Scientists say there is no such thing as an objective observer. Reality is a participatory, interactive, relational event. What we think of as matter is, at the quantum level, interconnected webs of energy, fields of possibility, waves of probability that ebb and flow as occasions, as events, as objects shaping each other in the very moment of encounter. The great mystic and scientist Teilhard de Chardin described evolution as a continual process of becoming “something more,” explaining that God reaches from the future into the present to draw us forward into greater wholeness through our attractions. Our zest, he called it.

Which means — to this observer, at least — that our experience of beauty is always an evolutionary encounter, an invitation to a divine dance of greater wholeness involving the beholder, the beheld and the unbeheld source of truth that indwells all.
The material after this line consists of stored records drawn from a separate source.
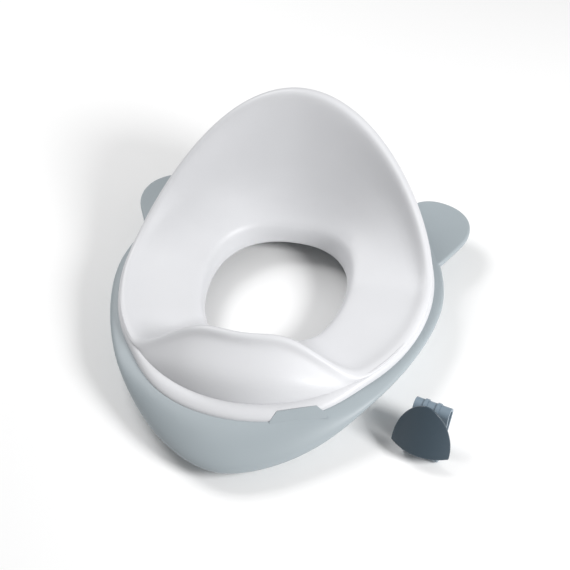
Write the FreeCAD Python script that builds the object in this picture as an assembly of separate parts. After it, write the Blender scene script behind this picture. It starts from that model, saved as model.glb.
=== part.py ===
import FreeCAD, Part
import math
import os

os.makedirs("parts", exist_ok=True)

V = FreeCAD.Vector

# Toilet trainer seat for a small child, with its loose storage hook.
# Millimetres, +Z up, the child faces -Y.  The floor plane is Z = 0 and the
# vertical axis that every ring is drawn around stands at X = 0, Y = 0.

# ---------------------------------------------------------------- driving sizes
seat_width = 298.0            # over the rolled side rims of the white seat
wall = 3.0                    # moulded wall of both shells
pad_proud = 2.0               # how far the soft pads stand below the base
base_height = 35.0            # base alone, from its own bottom edge to its deck

deck_z = pad_proud + base_height      # flat top that the seat stands on
ledge_rise = 6.0                      # height of the seat's stepped ledge
crease_z = deck_z + ledge_rise        # crisp line where the ledge begins
rim_z = crease_z + 7.0                # side rims
lip_z = rim_z - 18.0                  # edge of the seat hole
guard_rise = 37.0                     # splash guard above the rims beside it
front_fall = 5.0                      # side rims run down this far to the front
back_rise = 113.0                     # backrest above the side rims

rim_half = seat_width / 2 - 7.0       # centre line of the rolled rim
crease_half = rim_half + 2.0
hole_half = 66.0
hole_front = 88.0
hole_rear = 68.0

ring_poles = 64                       # control points round every ring
guard_end = 46.0                      # the guard has died away this far round

# ------------------------------------------------------------- small functions


def smooth(value):
    value = min(1.0, max(0.0, value))
    return value * value * (3 - 2 * value)


def oval(angle, side, front, rear, front_fullness=2.0, rear_fullness=2.0):
    """Distance from the axis to an egg-shaped outline, angle 0 being the front."""
    across = abs(math.sin(math.radians(angle)))
    along = math.cos(math.radians(angle))
    reach = front if along > 0 else rear
    power = front_fullness if along > 0 else rear_fullness
    total = (across / side) ** power + (abs(along) / reach) ** power
    return total ** (-1.0 / power)


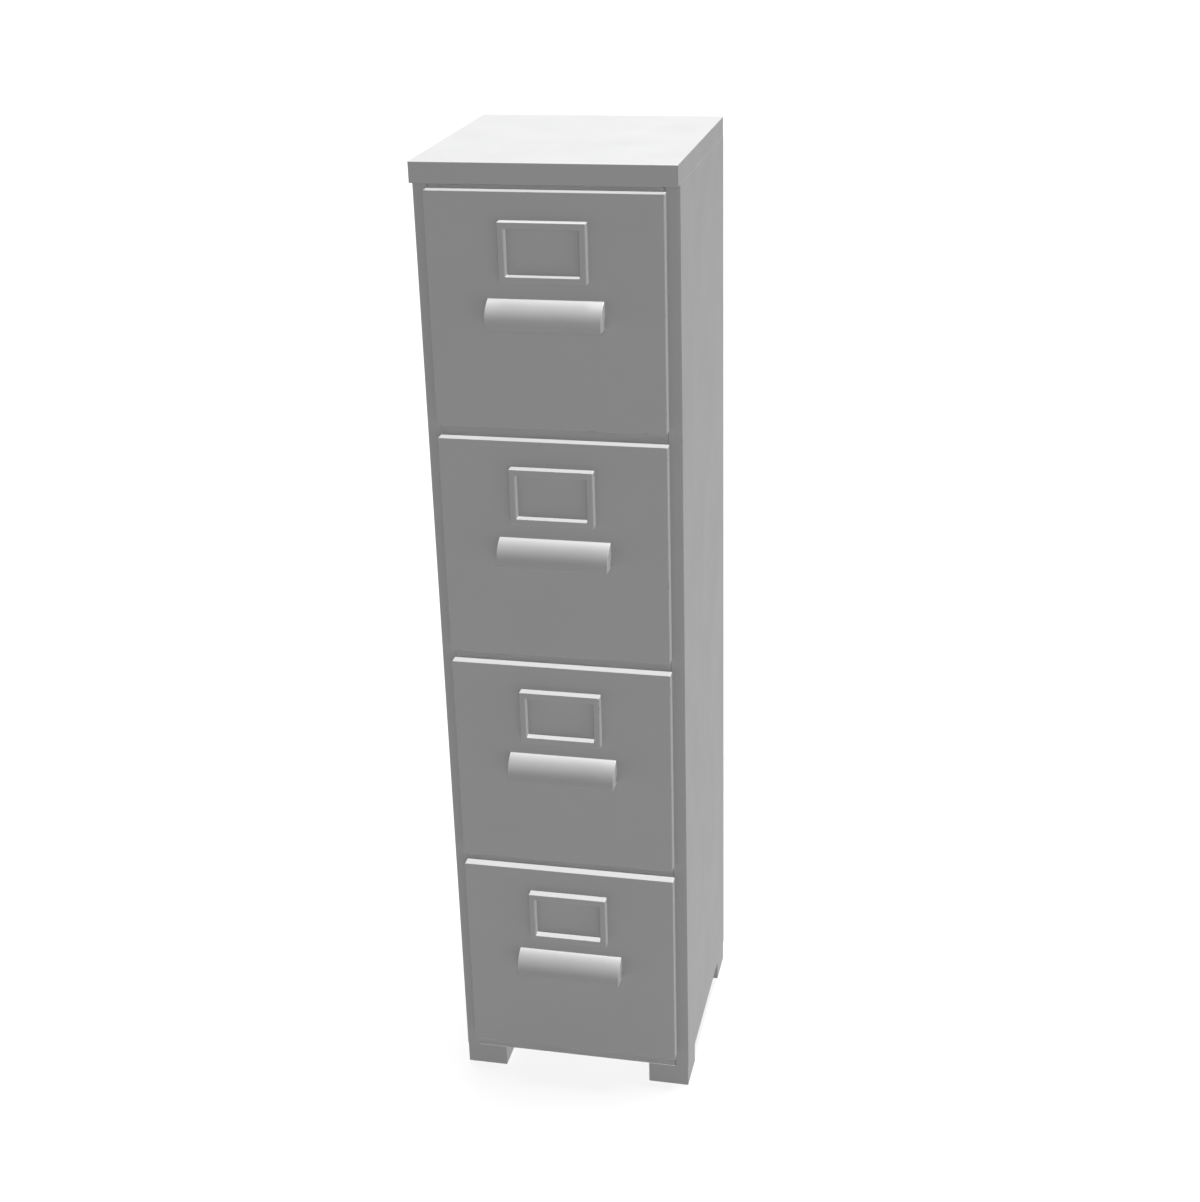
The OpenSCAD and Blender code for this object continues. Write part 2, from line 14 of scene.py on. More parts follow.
import bpy
import numpy as np
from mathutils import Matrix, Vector

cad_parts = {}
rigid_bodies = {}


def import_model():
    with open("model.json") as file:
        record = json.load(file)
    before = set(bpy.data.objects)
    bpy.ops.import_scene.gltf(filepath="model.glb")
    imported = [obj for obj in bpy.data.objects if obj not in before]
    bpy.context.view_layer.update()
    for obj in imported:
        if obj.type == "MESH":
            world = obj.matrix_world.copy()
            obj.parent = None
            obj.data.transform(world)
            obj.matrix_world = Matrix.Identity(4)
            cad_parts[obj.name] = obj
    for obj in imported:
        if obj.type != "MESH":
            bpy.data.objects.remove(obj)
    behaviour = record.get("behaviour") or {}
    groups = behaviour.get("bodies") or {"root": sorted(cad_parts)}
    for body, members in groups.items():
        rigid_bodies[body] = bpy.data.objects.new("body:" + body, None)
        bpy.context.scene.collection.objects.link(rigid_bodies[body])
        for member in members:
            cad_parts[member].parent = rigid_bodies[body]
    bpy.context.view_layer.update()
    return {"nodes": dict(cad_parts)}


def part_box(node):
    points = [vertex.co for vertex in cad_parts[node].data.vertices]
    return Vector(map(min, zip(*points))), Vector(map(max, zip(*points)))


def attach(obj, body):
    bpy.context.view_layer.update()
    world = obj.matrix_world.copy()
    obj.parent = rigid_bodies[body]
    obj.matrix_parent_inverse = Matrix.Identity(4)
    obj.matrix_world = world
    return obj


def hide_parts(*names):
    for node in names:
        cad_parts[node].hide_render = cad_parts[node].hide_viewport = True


LOG = logging.getLogger("filing_cabinet")
MM = 0.001
AXES = "xyz"
# Segments of a bend, and how far from it the point on the flat beside it stands.
BEND_STEPS = 6
SUPPORT = 0.35 * MM
# Radius of an edge that is only cut, and the angle from which an edge is shaded sharp.
SHARP = 0.1 * MM
SHARP_FROM = math.radians(32)
PLATE_CORNER = 0.6 * MM
# How much a rounded corner counts as an edge, where a bend counts as 1.
CORNER_EDGE = 0.5
EDGE_ATTRIBUTE = "edge"

Array = np.ndarray
Triple = tuple[float, float, float]
Rect = tuple[float, float, float, float]
Socket = bpy.types.NodeSocket
Finish = bpy.types.Material
Piece = bpy.types.Object


# --- Surfaces ---


class Ends(Enum):
    """How the first and last row of a loft are closed: not at all, by a flat face whose wear stays
    at nothing, or by the cut end of a folded sheet."""

    OPEN = "open"
    FACE = "face"
    CUT = "cut"


@dataclass
class Shell:
    """A skin: its points, its faces and how far each point lies on a bend or an edge.

    Attributes:
        points: One row of x, y, z for each point.
        faces: One row of four point numbers for each face.
        edge: From 0 on a flat to 1 on a bend or a cut edge, one for each point.
    """

    points: Array
    faces: Array
    edge: Array

    def outward(self) -> "Shell":
        """Turns the faces outwards.

        The volume of a closed skin is a sixth of the sum, over the two triangles of each face, of the
        triple product of their corners; it is negative for a skin that is inside out.

        Returns:
            This shell, with every face reversed if its volume is negative.
        """
        a, b, c, d = (self.points[self.faces[:, k]] - self.points[0] for k in range(4))
        if np.sum(a * (np.cross(b, c) + np.cross(c, d))) < 0:
            self.faces = self.faces[:, ::-1]
        return self


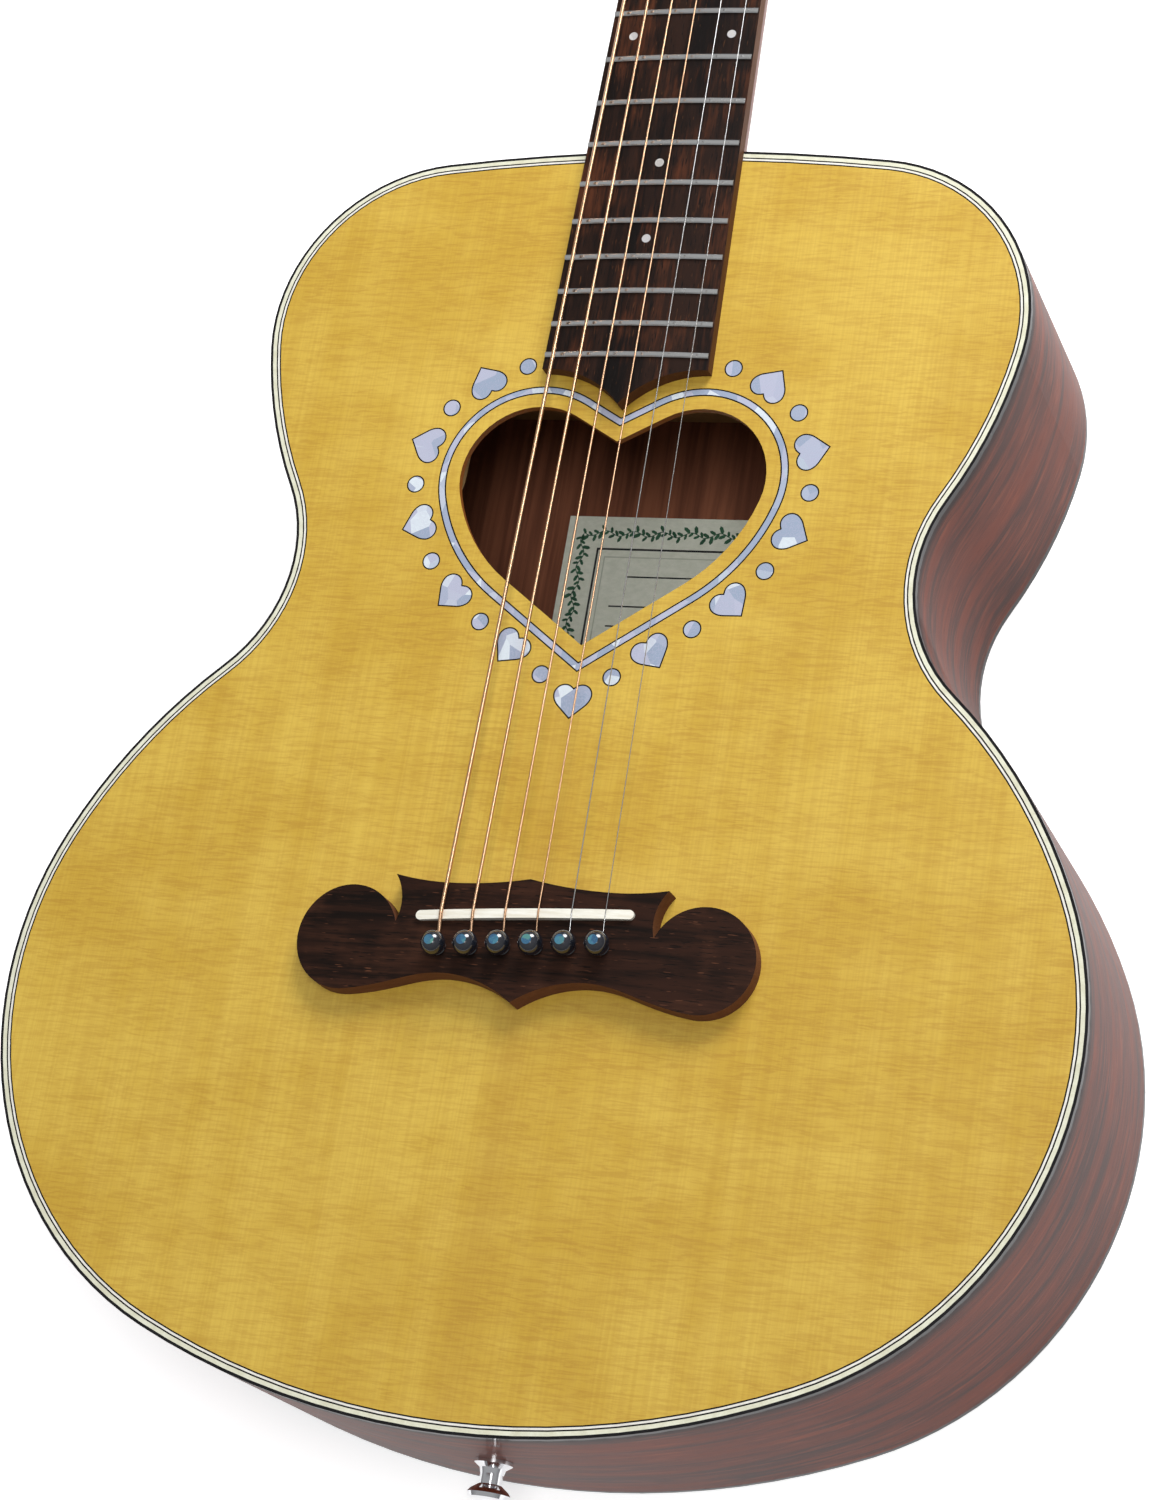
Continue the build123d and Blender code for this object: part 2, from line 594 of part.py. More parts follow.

Hence this poem.

Syzygy
1.

The complex geometry of living the
unforeseen consequence of light:
that branch you so admire for its delicate beauty –

oval leaves pirouetting on a slender stage of stem –

it’s just a shadow
cast by the full moon
shining
behind a branch

and you wonder why it makes you so happy, this
thing that isn’t the thing you thought it to be this
sudden apotheosis
of expectation this

2.

syzygy. From the Greek σύζυγος meaning
‘yoked together.’ A conjunction
or opposition, a
pair of corresponding things.  In

poetry, two metrical feet combined into one unit.  In

astronomy, a straight-line configuration
of three celestial bodies,
e.g., earth, sun and moon.  In

the writings of Carl Jung, the union of opposites
within the soul, e.g., yours
on its slender stage
of time, if

3.

you are the one these words are seeking
as moonlight seeks the lonely branch.

Long before Teilhard, Plato suggested that the goodness, beauty and truth are transcendental magnets for the human soul. But what about the non-human soul? Every night I sit on my deck and watch stars glimmer through the thick boughs of the pin oaks. “O, that’s beautiful,” I think, but what does the tree think?

Not By Bread Alone

The old oak wakes in the night
to a whispering
wind. “There is something,”

the murmuration begins, “something
in us that lives,”

the susurration continues, “something
in us that lives
beyond time and rain and sunlight.”

Dubious,
the tree shakes its leaves in a futile effort
to rid itself of these stars tangled in my branches, falls

back to sleep, dreams
of silver saplings sprouting
when silver acorns fall.

Which just goes to show. The quantum physicists are right. We are always dancing, whether we want to say “Yes” to the invitation or “No.”